Dada Movement

The Dada movement began in Zurich, Switzerland in 1916. It was a reaction to the tumultuous events in the political & global arena’s.  The artists rebelled against their current reality, suggesting perhaps that if the world around them didn’t make sense then their art didn’t have to make sense either. So intent were members of Dada on opposing all norms of bourgeois culture that the group was barely in favor of itself: “Dada is anti-Dada,” they often cried.
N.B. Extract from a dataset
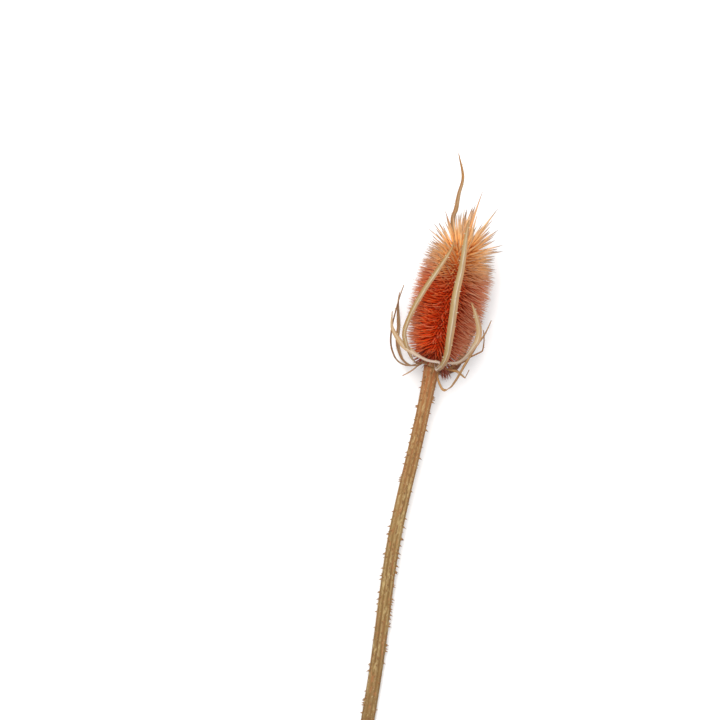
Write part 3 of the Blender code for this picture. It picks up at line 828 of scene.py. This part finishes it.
# Colours from foot to tip, with the crown hardly dyed at all. The bristles that face up and a little left are
# painted deeper red, as painted shade between their end-on tips. Those round the sides are painted paler and
# pinker, as painted light shining through them.
FACING_WAY = Vector((-0.35, 0, 0.94))
UPPER_STOPS = (
    (0.0, (0.66, 0.045, 0.004, 1)), (0.25, (0.84, 0.075, 0.007, 1)), (0.55, (0.78, 0.110, 0.015, 1)),
    (0.80, (0.76, 0.175, 0.040, 1)), (1.0, (0.78, 0.27, 0.095, 1)),
)
SIDE_LIT_THROUGH_STOPS = (
    (0.0, (0.30, 0.027, 0.005, 1)), (0.25, (0.48, 0.068, 0.019, 1)), (0.50, (0.58, 0.14, 0.055, 1)),
    (0.78, (0.62, 0.25, 0.13, 1)), (1.0, (0.64, 0.36, 0.24, 1)),
)
CROWN_STOPS = (
    (0.0, (0.90, 0.36, 0.085, 1)), (0.22, (0.92, 0.47, 0.150, 1)), (0.50, (0.82, 0.50, 0.23, 1)),
    (0.72, (0.60, 0.37, 0.21, 1)), (0.90, (0.20, 0.13, 0.090, 1)),
)
FADED = (0.72, 0.46, 0.28, 1)
DARKER = (0.34, 0.035, 0.007, 1)
LOWEST = (0.22, 0.026, 0.009, 1)

tree = KDTree(len(bract_points))
for i, (point, reach) in enumerate(bract_points):
    tree.insert(point, i)
tree.balance()


def spiral(count):
    """Places for that many bristles, even over the core's skin: distance along it and angle round it."""
    steps = 400
    area = [0.0]
    for k in range(steps):
        low, high = CORE_LENGTH * k / steps, CORE_LENGTH * (k + 1) / steps
        slant = sqrt((high - low) ** 2 + (core_radius(high) - core_radius(low)) ** 2)
        area.append(area[-1] + slant * (core_radius(low) + core_radius(high)))
    k = 0
    for i in range(count):
        wanted = area[-1] * (i + 0.5) / count
        while area[k + 1] < wanted:
            k += 1
        share = (wanted - area[k]) / (area[k + 1] - area[k])
        yield CORE_LENGTH * (k + share) / steps, i * GOLDEN_ANGLE


def bristle_path(foot, angle, lean, curl, length, sideways):
    """Points down a bristle from its foot's radius and height, with the ways across it and up at each."""
    outward = Vector((cos(angle), sin(angle), 0))
    around = Vector((-sin(angle), cos(angle), 0))
    point = outward * foot[0] + Vector((0, 0, foot[1]))
    path = []
    for k in range(BRISTLE_RINGS + 1):
        t = k / BRISTLE_RINGS
        tilt = lean + curl * (1.25 - 3 * t)
        ahead = outward * sin(tilt) + Vector((0, 0, cos(tilt))) + around * sideways * t
        ahead.normalize()
        if k == 0:
            point -= ahead * BRISTLE_SINK
        across = (around - ahead * around.dot(ahead)).normalized()
        path.append((point.copy(), across, across.cross(ahead)))
        point += ahead * (length + BRISTLE_SINK) / BRISTLE_RINGS
    return path


def is_clear(path):
    """Whether the bristle stays within the crown's outline and clear of every bract."""
    tip = path[-1][0]
    beyond = tip.z - CROWN_FOOT
    if beyond > 0 and sqrt(tip.x**2 + tip.y**2) > CROWN_RADIUS - CROWN_NARROWING * beyond:
        return False
    found = (tree.find(point) for point, across, up in path[2:])
    return all(distance > bract_points[i][1] + BRACT_CLEARANCE for place, i, distance in found)


bristles = bmesh.new()
along_layer = number_layer(bristles, "along")
tone_layer = number_layer(bristles, "tone")
height_layer = number_layer(bristles, "height")
facing_layer = number_layer(bristles, "facing")
spike = unit_spike(BRISTLE_SIDES, BRISTLE_RINGS)
draw = random.Random(BRISTLE_SEED)


def add_bristle(path, crown, tone, height, facing):
    """Adds a bristle along that path, thicker the further up the crown it stands."""
    foot = BRISTLE_FOOT * (1 + CROWN_THICKENING[0] * crown)
    foot_reach = FOOT_REACH[0] + FOOT_REACH[1] * crown**0.5
    needle = BRISTLE_NEEDLE * (1 + CROWN_THICKENING[1] * crown**0.7)

    def on_bristle(u, v, t):
        """A bristle's section: flat and keeled at its foot, and a round needle further out."""
        point, across, up = path[round(t * BRISTLE_RINGS)]
        wide = needle * (1 - t) ** 0.5 + foot * max(0.0, 1 - t / foot_reach) ** 1.6
        thick = needle * (1 - t) ** 0.5 + BRISTLE_KEEL * (1 - t)
        return in_row(point + across * u * wide + up * v * thick)

    values = ((along_layer, None), (tone_layer, tone), (height_layer, height), (facing_layer, facing))
    grow(bristles, spike, on_bristle, values)


for along, angle in spiral(BRISTLES):
    share = along / CORE_LENGTH
    crown = max(0.0, (share - CROWN_START) / (1 - CROWN_START)) ** CROWN_POWER
    body = BRISTLE_LENGTH[0] + (BRISTLE_LENGTH[1] - BRISTLE_LENGTH[0]) * min(1.0, LENGTH_RISE * share)
    extra = CROWN_EXTRA * crown * (LEAST_EXTRA + (1 - LEAST_EXTRA) * draw.random() ** EXTRA_POWER)
    length = (body + extra) * draw.uniform(*LENGTH_SPREAD)
    place = Vector((cos(angle), sin(angle), TUFT_HEIGHT * share)) * TUFT_SCALE * CORE_RADIUS
    # How far the bristle faces up and a little left. Below, it sets painted shade on the front bristles and
    # painted light through the side ones.
    facing = (HEAD.to_3x3() @ Vector((cos(angle), sin(angle), 0))).dot(FACING_WAY)
    upward = max(0.0, facing) ** 2
    lean = BRISTLE_LEAN * (1 - share ** LEAN_POWERS[0]) ** LEAN_POWERS[1]
    lean += SKIRT_LEAN * exp(-share * SKIRT_END) - FACING_LEAN * upward
    lean += TUFT_LEAN * noise.noise(place) + radians(draw.gauss(0, LEAN_SPREAD[0] + LEAN_SPREAD[1] * upward))
    curl = BRISTLE_CURL * (1 - share)
    sideways = TUFT_SIDEWAYS * noise.noise(place + TUFT_SHIFT)
    sideways += draw.gauss(0, SIDEWAYS_SPREAD[0] + SIDEWAYS_SPREAD[1] * upward)
    tone = draw.random()
    root = (core_radius(along), CORE_BASE + along)
    paths = (bristle_path(root, angle, lean, curl, length * part, sideways) for part in SHORTENED)
    path = next((path for path in paths if is_clear(path)), None)
    if not path:
        continue
    if draw.random() < CROWN_THINNING * crown**0.5:
        continue
    add_bristle(path, crown, tone, share, facing)

for k in range(HANGING_BRISTLES):
    root = (COLLAR_RADII[1] * draw.uniform(*HANGING_ROOTS), CORE_BASE)
    lean = radians(draw.uniform(*HANGING_LEANS))
    length = draw.uniform(*HANGING_LENGTHS)
    angle = radians(draw.uniform(*HANGING_ANGLES))
    path = bristle_path(root, angle, lean, 0.0, length, draw.gauss(0, HANGING_SPREAD))
    add_bristle(path, 0.0, draw.random(), 0.0, 0.0)

bristle_finish, shader, start = finish("dyed bristles", 0.5, 0.35)
share = start.attribute("along")
tone = start.attribute("tone")
height = start.attribute("height")
where = start.node("ShaderNodeTexCoord", output="Object")
cloud = where.noise(70, 2, 0.5)
facing = start.attribute("facing")
# Painted light and shade: deeper red where bristles face the front, paler and pinker at the sides where light
# would shine through.
painted_front_shade = (facing + (cloud - 0.5) * 0.35).between(0.58, 0.90)
body_colour = painted_front_shade.mixed(share.ramp(*SIDE_LIT_THROUGH_STOPS), share.ramp(*UPPER_STOPS))
in_crown = (height + facing.between(0.6, 1.0) * 0.08 + (cloud - 0.5) * 0.2).between(0.64, 0.88)
coloured = in_crown.mixed(body_colour, share.ramp(*CROWN_STOPS))
faded = (tone.between(0.72, 1.0) * share * 0.6).clamped()
coloured = faded.mixed(coloured, FADED)
darker = (tone.between(0.25, 0.0) * 0.35).clamped()
coloured = darker.mixed(coloured, DARKER)
coloured = (height.between(0.13, 0.03) * 0.85).mixed(coloured, LOWEST)
join(shader, "Base Color", coloured)
join(shader, "Roughness", 0.42 + tone * 0.2)
finished("head_bristles", bristles, bristle_finish)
One of the most famous examples of Dadist work is by Marcel Duchamp who, along with Man Ray & Francis Picabia, led the charge of the Dada movement in America. Duchamp’s work, “Fountain”, takes the everyday object of a urinal & turns it 90 Degrees, calling it “Fountain”. He believed that it was as much the concept that made the art as it was the object its self.

Love the humor.

“People took modern art very seriously when it first reached America because they believed we took ourselves very seriously. A great deal of modern art is meant to be amusing.” Marcel Duchamp. Taken from the article below.

The Telegraph has a really great article on “Fountain” & its origin before a replica is shown in the Tate Gallery.
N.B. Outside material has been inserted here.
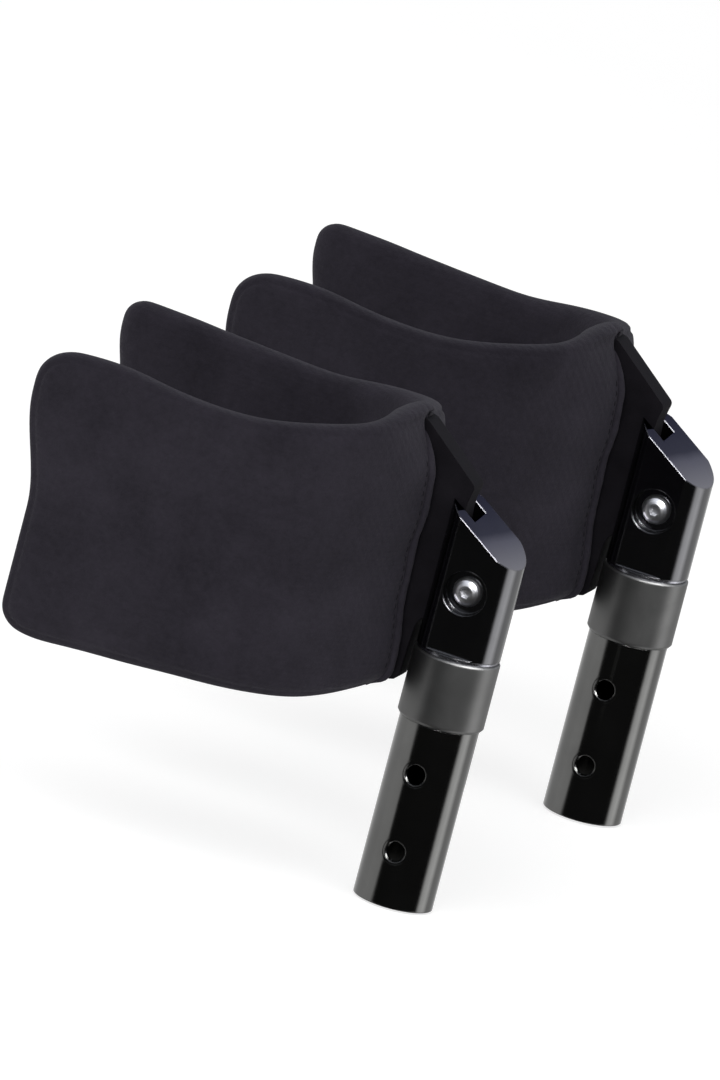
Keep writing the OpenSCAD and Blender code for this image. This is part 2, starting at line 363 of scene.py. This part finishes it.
def cord(points, radii, segments, squash=1.0):
    """Round capped cord along points in mm; squash flattens it across the X side."""
    points = [Vector(p) for p in points]
    radii = np.broadcast_to(radii, len(points))
    verts, faces = [], []
    side = Vector((1, 0, 0))
    last = len(points) - 1
    for i, point in enumerate(points):
        tangent = (points[min(i + 1, last)] - points[max(i - 1, 0)]).normalized()
        across = (side - tangent * side.dot(tangent)).normalized()
        other = tangent.cross(across)
        for k in range(segments):
            angle = 2 * math.pi * k / segments
            vert = (point + across * (math.cos(angle) * radii[i] * squash)
                    + other * (math.sin(angle) * radii[i]))
            verts.append(tuple(vert * MM))
    for i in range(last):
        for k in range(segments):
            a, b = i * segments + k, i * segments + (k + 1) % segments
            faces.append((a, b, b + segments, a + segments))
    faces.append(tuple(range(segments))[::-1])
    faces.append(tuple(last * segments + k for k in range(segments)))
    return verts, faces


def place(mesh, mesh_name, n, name, material, body, slot, *replaced):
    """Object from a copy of a pivot-centred mesh, moved to unit n."""
    mesh = mesh.copy()
    mesh.name = mesh_name
    set_coords(mesh, coords(mesh) + PIVOT[n])
    obj = bpy.data.objects.new(name, mesh)
    scene.collection.objects.link(obj)
    mesh.materials.clear()
    mesh.materials.append(material)
    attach(obj, body)
    if replaced:
        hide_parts(*replaced)


# ------------------------------------------------------------------ cuff wall shape

# The wall's middle line starts at the near tip, runs along the near flap, round the
# back and out along the far flap. A place on the wall is its distance along that line.
cover_lo, cover_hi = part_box("cuff_cover_1")
OUTER_R = (cover_hi.y - cover_lo.y) / 2 / MM
HALF_THICK = 5.5
MID_R = OUTER_R - HALF_THICK
ARC_X = (cover_hi.x - PIVOT[1][0]) / MM - OUTER_R
TIP_X = (cover_lo.x - PIVOT[1][0]) / MM + 7.7
FLAP = ARC_X - TIP_X
ARC_LEN = math.pi * MID_R
WALL_LEN = 2 * FLAP + ARC_LEN

EDGE_ROUND = 6.4  # width over which the padding rounds down to its edge
PUFF_CAP = 1.5    # largest movement in the pressure simulation


def on_arc(degrees):
    """Place on the wall that many degrees round the back from the near flap."""
    return FLAP + MID_R * math.radians(degrees)


# top edge: place from the nearer tip, height of the near half, height of the far half
TOP_AT, TOP_NEAR, TOP_FAR = np.array([
    (0.0, 43.2, 43.5), (6.0, 43.1, 43.7), (12.3, 43.5, 43.5), (20.0, 43.9, 43.1),
    (29.3, 43.3, 42.3), (37.0, 42.0, 41.7), (45.3, 41.1, 41.1), (53.0, 40.8, 40.6),
    (FLAP, 41.2, 40.4), (on_arc(15), 42.8, 42.0), (on_arc(30), 44.8, 44.0),
    (on_arc(45), 46.7, 45.8), (on_arc(60), 49.0, 47.3), (on_arc(75), 51.1, 48.7),
    (on_arc(90), 51.8, 51.8),
]).T
# bottom edge: place from the nearer tip, height
BOTTOM_AT, BOTTOM = np.array([
    (0.0, -47.4), (6.0, -47.7), (12.3, -48.4), (20.0, -48.1), (29.3, -47.4),
    (45.3, -46.5), (FLAP, -45.3), (on_arc(15), -44.8), (on_arc(30), -44.3),
    (on_arc(45), -43.4), (on_arc(60), -41.3), (on_arc(75), -39.5), (on_arc(90), -39.0),
]).T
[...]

This is the only remaining evidence of the work “Fountain”, the picture was taken by one of my favorite photographers Alfred Stieglitz.

Fountain – Alfred Stieglitz

Key Ideas

Dada was the first conceptual art movement where the focus of the artists was not on crafting aesthetically pleasing objects but on making works that often upended bourgeois sensibilities and that generated difficult questions about society, the role of the artist, and the purpose of art.

Dada artists are known for their use of ready made objects – everyday objects that could be bought and presented as art with little manipulation by the artist. The use of the ready made forced questions about artistic creativity and the very definition of art and its purpose in society.

Artists like Hans Arp were intent on incorporating chance into the creation of works of art. This went against all norms of traditional art production whereby a work was meticulously planned and completed. The introduction of chance was a way for Dadaists to challenge artistic norms and to question the role of the artist in the artistic process.

 Arp made a series of collages based on chance, where he would stand above a sheet of paper, dropping squares of contrasting colored paper on the larger sheet’s surface, and then gluing the squares wherever they fell onto the page.
Its curious that in my search for an image of Arp’s work, “Collage of Squares”, Google threw up this screen full of images of “Collage”…..almost like a collage in its self.! Now what are the chances of that…??